[Records from a collection]
● ● ● ●
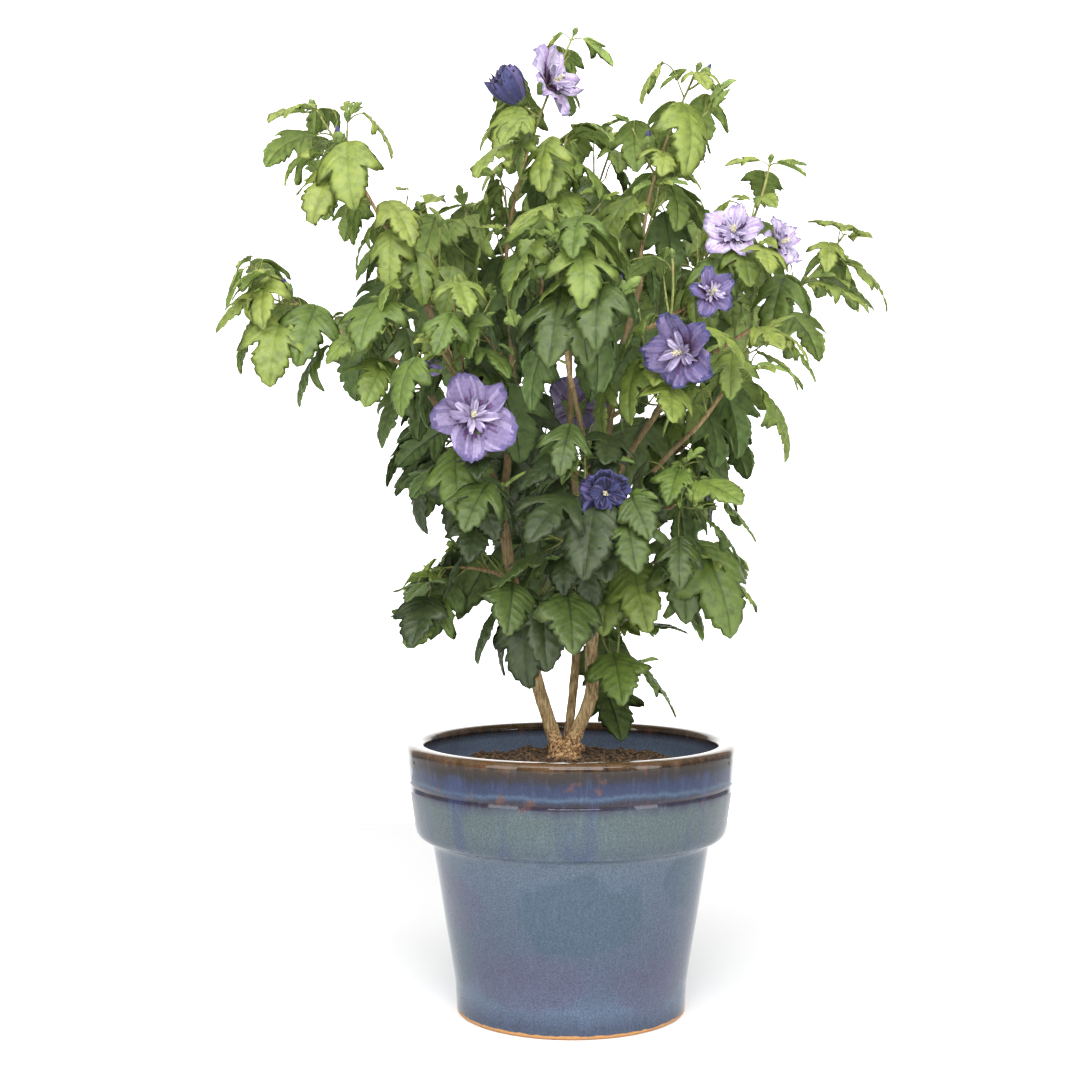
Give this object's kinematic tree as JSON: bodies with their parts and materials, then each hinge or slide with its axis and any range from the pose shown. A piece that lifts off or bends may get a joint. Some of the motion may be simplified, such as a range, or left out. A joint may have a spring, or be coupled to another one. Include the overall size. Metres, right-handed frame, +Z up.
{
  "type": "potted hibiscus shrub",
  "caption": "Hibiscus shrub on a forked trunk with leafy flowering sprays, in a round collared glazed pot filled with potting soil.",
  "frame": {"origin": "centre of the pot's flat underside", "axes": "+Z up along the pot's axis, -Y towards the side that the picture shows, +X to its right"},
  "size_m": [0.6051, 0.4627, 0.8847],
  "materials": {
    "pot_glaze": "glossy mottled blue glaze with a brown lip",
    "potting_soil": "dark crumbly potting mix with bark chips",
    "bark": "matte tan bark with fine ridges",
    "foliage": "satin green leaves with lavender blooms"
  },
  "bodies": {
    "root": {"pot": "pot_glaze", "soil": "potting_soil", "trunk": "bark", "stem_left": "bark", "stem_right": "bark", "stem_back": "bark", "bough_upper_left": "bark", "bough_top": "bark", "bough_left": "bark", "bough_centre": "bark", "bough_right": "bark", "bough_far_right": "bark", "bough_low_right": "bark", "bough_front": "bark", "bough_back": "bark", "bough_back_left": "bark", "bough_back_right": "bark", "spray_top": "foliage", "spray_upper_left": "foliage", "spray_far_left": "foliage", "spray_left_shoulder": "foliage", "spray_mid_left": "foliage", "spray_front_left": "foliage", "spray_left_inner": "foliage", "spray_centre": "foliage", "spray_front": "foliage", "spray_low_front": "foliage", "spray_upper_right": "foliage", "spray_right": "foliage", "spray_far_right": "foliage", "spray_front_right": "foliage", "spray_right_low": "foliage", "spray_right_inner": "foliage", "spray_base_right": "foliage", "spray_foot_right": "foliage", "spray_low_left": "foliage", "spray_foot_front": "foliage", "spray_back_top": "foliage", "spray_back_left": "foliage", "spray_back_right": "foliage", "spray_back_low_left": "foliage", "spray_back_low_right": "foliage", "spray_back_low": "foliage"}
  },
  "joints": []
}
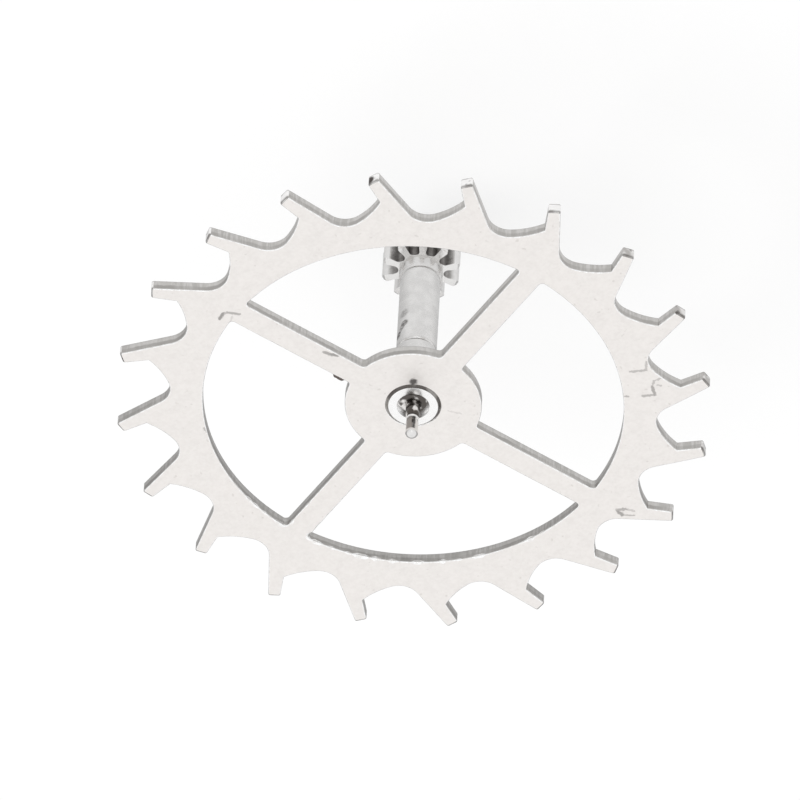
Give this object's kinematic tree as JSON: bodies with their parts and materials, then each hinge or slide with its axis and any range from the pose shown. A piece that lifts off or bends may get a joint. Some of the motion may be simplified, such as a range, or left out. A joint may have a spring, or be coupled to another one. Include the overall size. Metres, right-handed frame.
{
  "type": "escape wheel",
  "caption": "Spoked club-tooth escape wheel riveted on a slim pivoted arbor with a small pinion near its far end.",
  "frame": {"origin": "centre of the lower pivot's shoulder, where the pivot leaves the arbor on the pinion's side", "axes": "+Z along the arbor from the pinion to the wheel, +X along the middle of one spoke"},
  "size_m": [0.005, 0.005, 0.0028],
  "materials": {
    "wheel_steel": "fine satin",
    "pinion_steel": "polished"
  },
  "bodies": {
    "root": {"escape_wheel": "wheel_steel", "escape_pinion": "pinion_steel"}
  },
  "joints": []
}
● ● ● ●
Please reproduce every line of the material word for word.

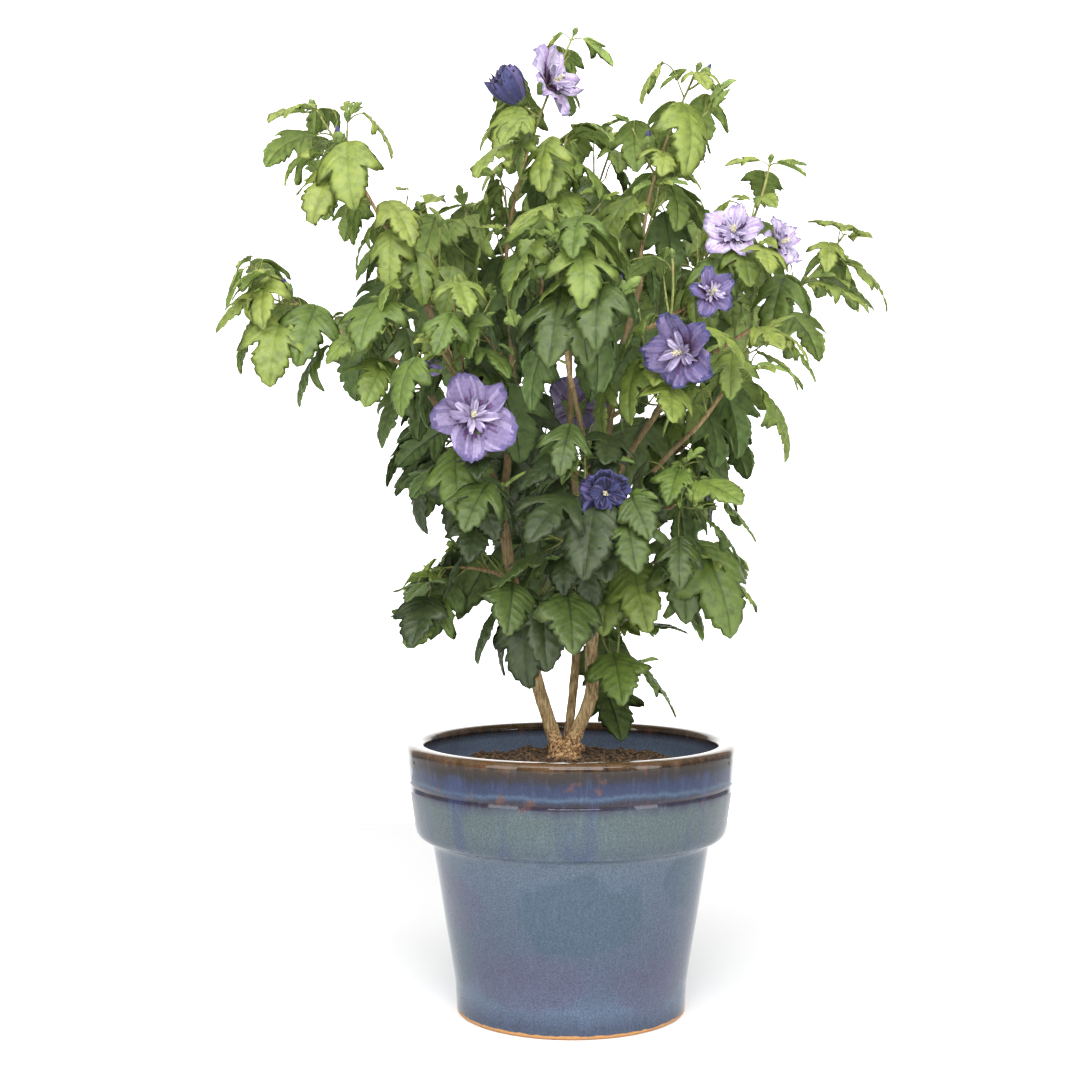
Give this object's kinematic tree as JSON: bodies with their parts and materials, then each hinge or slide with its axis and any range from the pose shown. A piece that lifts off or bends may get a joint. Some of the motion may be simplified, such as a range, or left out. A joint may have a spring, or be coupled to another one. Include the overall size. Metres, right-handed frame, +Z up.
{
  "type": "potted hibiscus shrub",
  "caption": "Hibiscus shrub on a forked trunk with leafy flowering sprays, in a round collared glazed pot filled with potting soil.",
  "frame": {"origin": "centre of the pot's flat underside", "axes": "+Z up along the pot's axis, -Y towards the side that the picture shows, +X to its right"},
  "size_m": [0.6051, 0.4627, 0.8847],
  "materials": {
    "pot_glaze": "glossy mottled blue glaze with a brown lip",
    "potting_soil": "dark crumbly potting mix with bark chips",
    "bark": "matte tan bark with fine ridges",
    "foliage": "satin green leaves with lavender blooms"
  },
  "bodies": {
    "root": {"pot": "pot_glaze", "soil": "potting_soil", "trunk": "bark", "stem_left": "bark", "stem_right": "bark", "stem_back": "bark", "bough_upper_left": "bark", "bough_top": "bark", "bough_left": "bark", "bough_centre": "bark", "bough_right": "bark", "bough_far_right": "bark", "bough_low_right": "bark", "bough_front": "bark", "bough_back": "bark", "bough_back_left": "bark", "bough_back_right": "bark", "spray_top": "foliage", "spray_upper_left": "foliage", "spray_far_left": "foliage", "spray_left_shoulder": "foliage", "spray_mid_left": "foliage", "spray_front_left": "foliage", "spray_left_inner": "foliage", "spray_centre": "foliage", "spray_front": "foliage", "spray_low_front": "foliage", "spray_upper_right": "foliage", "spray_right": "foliage", "spray_far_right": "foliage", "spray_front_right": "foliage", "spray_right_low": "foliage", "spray_right_inner": "foliage", "spray_base_right": "foliage", "spray_foot_right": "foliage", "spray_low_left": "foliage", "spray_foot_front": "foliage", "spray_back_top": "foliage", "spray_back_left": "foliage", "spray_back_right": "foliage", "spray_back_low_left": "foliage", "spray_back_low_right": "foliage", "spray_back_low": "foliage"}
  },
  "joints": []
}
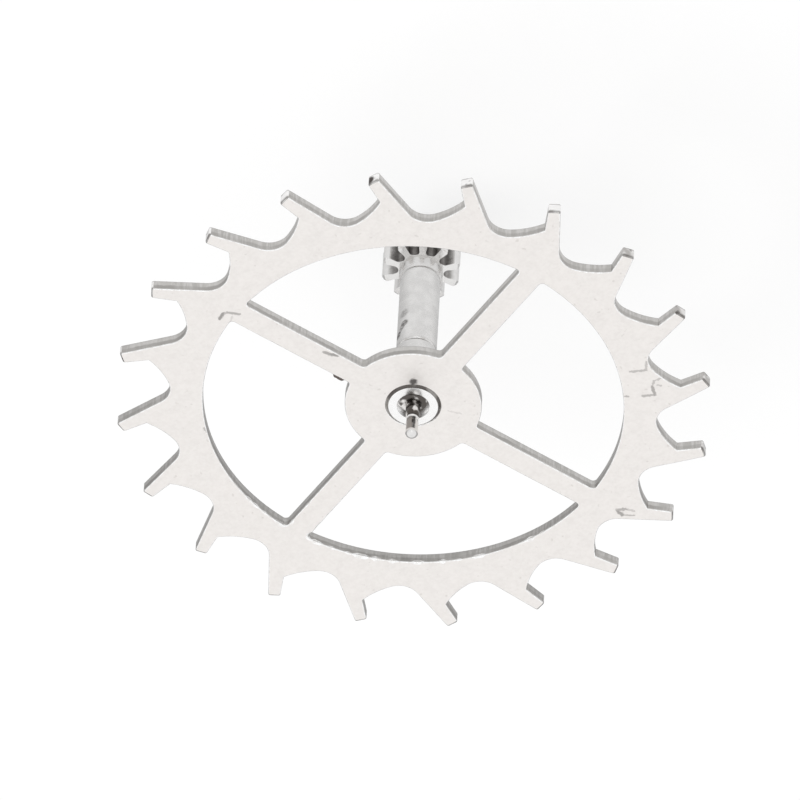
Give this object's kinematic tree as JSON: bodies with their parts and materials, then each hinge or slide with its axis and any range from the pose shown. A piece that lifts off or bends may get a joint. Some of the motion may be simplified, such as a range, or left out. A joint may have a spring, or be coupled to another one. Include the overall size. Metres, right-handed frame.
{
  "type": "escape wheel",
  "caption": "Spoked club-tooth escape wheel riveted on a slim pivoted arbor with a small pinion near its far end.",
  "frame": {"origin": "centre of the lower pivot's shoulder, where the pivot leaves the arbor on the pinion's side", "axes": "+Z along the arbor from the pinion to the wheel, +X along the middle of one spoke"},
  "size_m": [0.005, 0.005, 0.0028],
  "materials": {
    "wheel_steel": "fine satin",
    "pinion_steel": "polished"
  },
  "bodies": {
    "root": {"escape_wheel": "wheel_steel", "escape_pinion": "pinion_steel"}
  },
  "joints": []
}